Om een samenscholing te laten ontaarden in een rel is meestal slechts een vonk in het kruidvat nodig. De leeftijd van de jongens staat daar min of meer garant voor. Rebellie tegen het gezag zit in de genen gebakken en komt vooral tijdens de puberteit tot expressie. Er zijn altijd wel een paar jongens die durven te beginnen met het gooien van een eerste steen naar de ME al was het maar om zich tegenover de meute als helden of leiders te profileren.
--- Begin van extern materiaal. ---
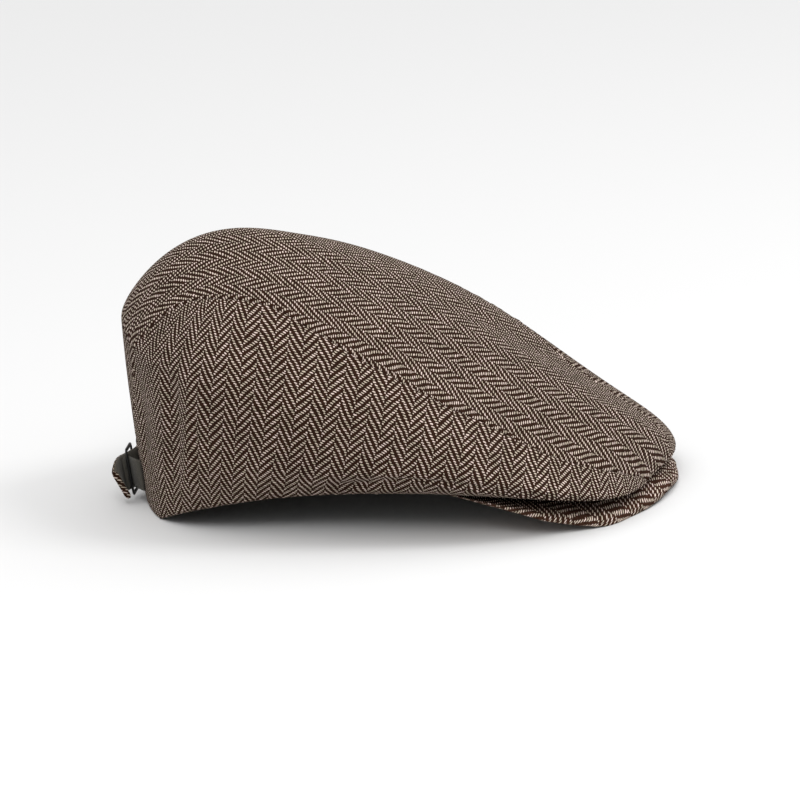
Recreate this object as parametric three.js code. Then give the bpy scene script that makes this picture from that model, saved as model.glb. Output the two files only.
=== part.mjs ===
import * as THREE from 'three';
import { mergeVertices } from 'three/addons/utils/BufferGeometryUtils.js';

// Flat cap of herringbone cloth, in millimetres. The front looks along -Y, +Z is up,
// and the back of the rim and the front of the peak stand on the floor.

// Driving sizes of the crown: the widest line, its height over the middle, and the rise to the back
const crownHalfWidth = 100;
const crownHalfLength = 129;
const crownHeight = 100.6;
const backRise = 67.5;

// Driving sizes of the rim round the head
const headHalfWidth = 80;
const headHalfLength = 101;
const rimSetBack = 20.5;
const rimLift = 17;

// Cloth and seams
const clothThickness = 2;
const foldPinch = 0.5;
const foldSpread = 0.06;
const seamGap = 0.3;
const dentDepth = 4;
const dentFade = 0.08;

// Driving sizes of the peak: across its widest, from its root ends to the front, and the height of its root
const peakHalfWidth = 80;
const peakReach = 88;
const peakDrop = 16.7;
const peakSetForward = 50.7;
const peakThickness = 4;
const peakSag = 4;
const peakRootTurn = 50;
const peakEdgeRound = 1.2;
const peakRootGap = 0.6;

// Driving sizes of the strap, its ring and the loop that holds the ring
const strapWidth = 17.5;
const strapThickness = 2;
const strapHeight = 14.5;
const strapStart = 27;
const strapStandOff = 8.6;
const ringAlong = 18.5;
const ringLength = 15;
const ringBar = 1.8;
const ringThickness = 1;
const ringPlay = 1;
const ringSwing = 8;
const ringLift = 0.4;
const loopWidth = 15;
const loopThickness = 1;
const loopLength = 9;
const fitGap = 0.3;
const loopPlay = 0.45;

// Where the widest line lies between the middle of the crown disc (0) and the rim (1)
const widestReach = 0.72;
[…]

Dit onderdeel van het aangeboren patroon is overigens al beschreven voor onze naaste verwanten de chimpansee’s en komt steeds weer terug in de geschiedschrijving van vele duizenden oorlogen. In mijn boek Oermenselijk en in De Meerziekte, worden deze patronen uitvoerig beschreven met verwijzing naar een enorme berg literatuur.
Toch ontbreekt er nog een element in het mengsel van ingrédienten voor een rel zoals in Haren. Dit aspect is de humor of zo u wilt de absurditeit om met z’n allen naar een feestje te gaan terwijl iedereen wist dat er helemaal geen feestje zou zijn. Ook dit is een oud fenomeen, in een nieuw jasje. Ik herinner mij hoe wij 50 jaar geleden de leraren konden pesten. Een paar jongens spraken met elkaar af om tijdens de les op het teken van de eerste, allemaal naar buiten te gaan kijken alsof daar iets gaande was. Door het sneeuwbal effect en de synchronisatie nam de hele klas dit kijken over zodat de leraar beet genomen werd, ging onderzoeken wat er te zien was en uiteindelijk radeloos werd. Ik herinner me ook menige oudejaarsnacht waarbij de hele buurt naar buiten kwam om kerstbomen in brand te steken en alle automobilisten aan te houden voor een gelukkig nieuwjaars wens. Is het vuurwerk met oudjaar trouwens niet een absurd ritueel rondom iets dat eigenlijk alleen maar in onze fantasie bestaat?
De grap om met z’n allen bij elkaar te komen vanwege een virtuele gebeurtenis is geen aangeboren patroon. Dat is het enige gedeelte van het gehele spektakel in Haren waar de jeugd hun rationele brein dat in de neo-cortex zit bij gebruikten. Het speelde alleen een rol in het prille begin toen dat brein nog niet beneveld was. Een oeps-foutje-effect van een 16 jarig meisje met een absurd aantal reacties werd door de media als een sensationeel grappig nieuwtje gebracht. De media zijn gek op bloepers en oepsen. Ik vrees dat de hooggeleerde heren in de commissie Cohen ook te weinig gevoel voor of verstand van humor zullen hebben om dit deel van de geschiedenis te analyseren.